Apparently, Einstein referred to his own world-view as

`Spinozistic' and made repeated references to God ("The Lord is subtle

but not malicious", "God doesn't play dice"). Popper referred to

Einstein's General Theory as `Parmenidean' (and Einstein didn't

object):

See

[12] Popper, Karl 1982: `A Conversation with Parmenides', in The

Open Universe: An Argument for Indeterminism (Hutchinson),

Chapter IV, Section 26.

Eckard

Einstein made reference to his idea of Spinoza's God.

Theories are of course never proven. My point is that special relativity is sufficiently well supported that within the classical domain of applicability. Quantum gravity may be a departure, though it is not likely to recover some Galilean perspective. In fact recent observations of gamma ray bursts and the coincidence of radiation with widely different wavelengths put tight constraints on Lorentzian violations. Special relativity is well enough supported that it is used in some engineering and applications.

Without special relativity Brehmsstralung radiation emitted by a charge in a circular accelerated orbit (eg a cyclotron) would be emitted in a direction normal to the tangent velocity, or along the direction of the centripetal force on the electron. Special relativity transforms this into a beam-like cone that is more tangent to that velocity. This focused relativistic X-ray production is what is used in various applications of synchrotron radiation, from X-ray deposition on solids to medical treatments.

One problem I see is it is clear you will keep shaving the point of argument to ever smaller scales of minutia. This is something which I have seen by those who argue against Darwinian evolution or the problem of climate change by our production of CO_2. There are even some rather intelligent people who argue this way, from Berlinsky who argues against evolution to Motl who has largely transformed himself from physicist to climate change denialist --- based BTW on rather extreme right winged opinions. I happen to think these are intellectual pits which are best avoided. You apparently have joined a sort of anti-relativity movement (intellectual pit), but as I see things this suggests this sort of argument can persist indefinitely, largely because theories are never proven, they are only supported by data.

Cheers LC

LC,

Perhaps it doesn't matter much that I am unable to get access to the link you provided. I do anyway not expect being in position to judge the particular case. Likewise I feel not competent to contribute to the issue of global warming and Darwinism. I agree with you: In these questions there is little room for doubt.

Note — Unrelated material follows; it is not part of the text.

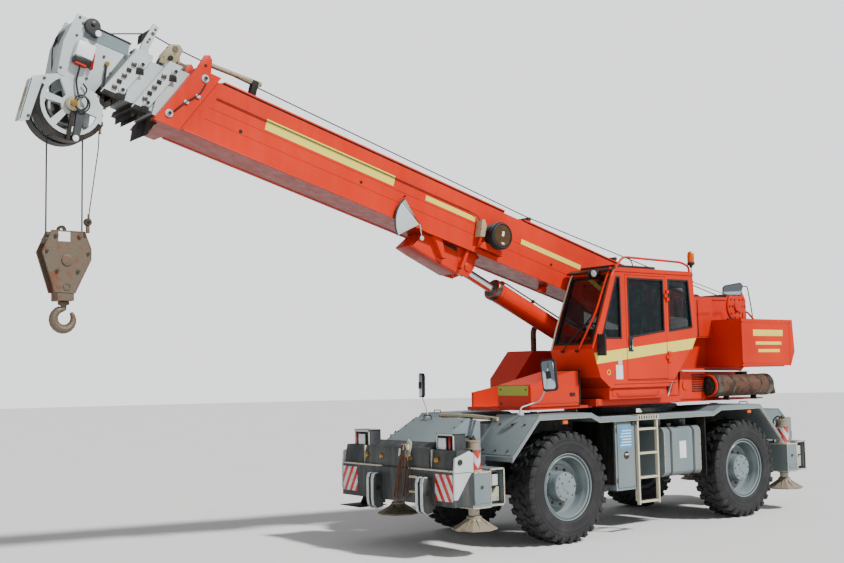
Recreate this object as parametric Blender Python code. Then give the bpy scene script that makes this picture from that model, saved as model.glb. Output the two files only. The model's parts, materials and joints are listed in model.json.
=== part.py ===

Please do not consider me a denialist. I simply did not yet find convincing counterarguments against my reasoning: In reality the past cannot be changed while the future depends. Physics does not really deal with the original and complete reality but always with models that are abstracted from it. This worried even the late Einstein. For a while I was hoping that Galilean Electrodynamics could overcome some obviously not yet resolved inconsistencies of modern physics. Meanwhile, I found out that the Galilean relativity might not apply to fields with unbounded extension. Moreover, Poincaré synchronization is not convincing to me. I argue that past and future must not be mingled.

Usually, I dislike both extremes: those who speak of an Einstein hoax and those like you and Tom who more or less blindly admire Him. I trust in what already David Bohm admitted and Van Flandern further specified: One cannot easily decide whether putative evidence actually confirms the claims. Maybe, Lorentz arrived at a useful formalism, maybe the approach was nonetheless wrong, maybe just some implications for theory require reconsideration. I need some time for more homework. Thank you for your effort.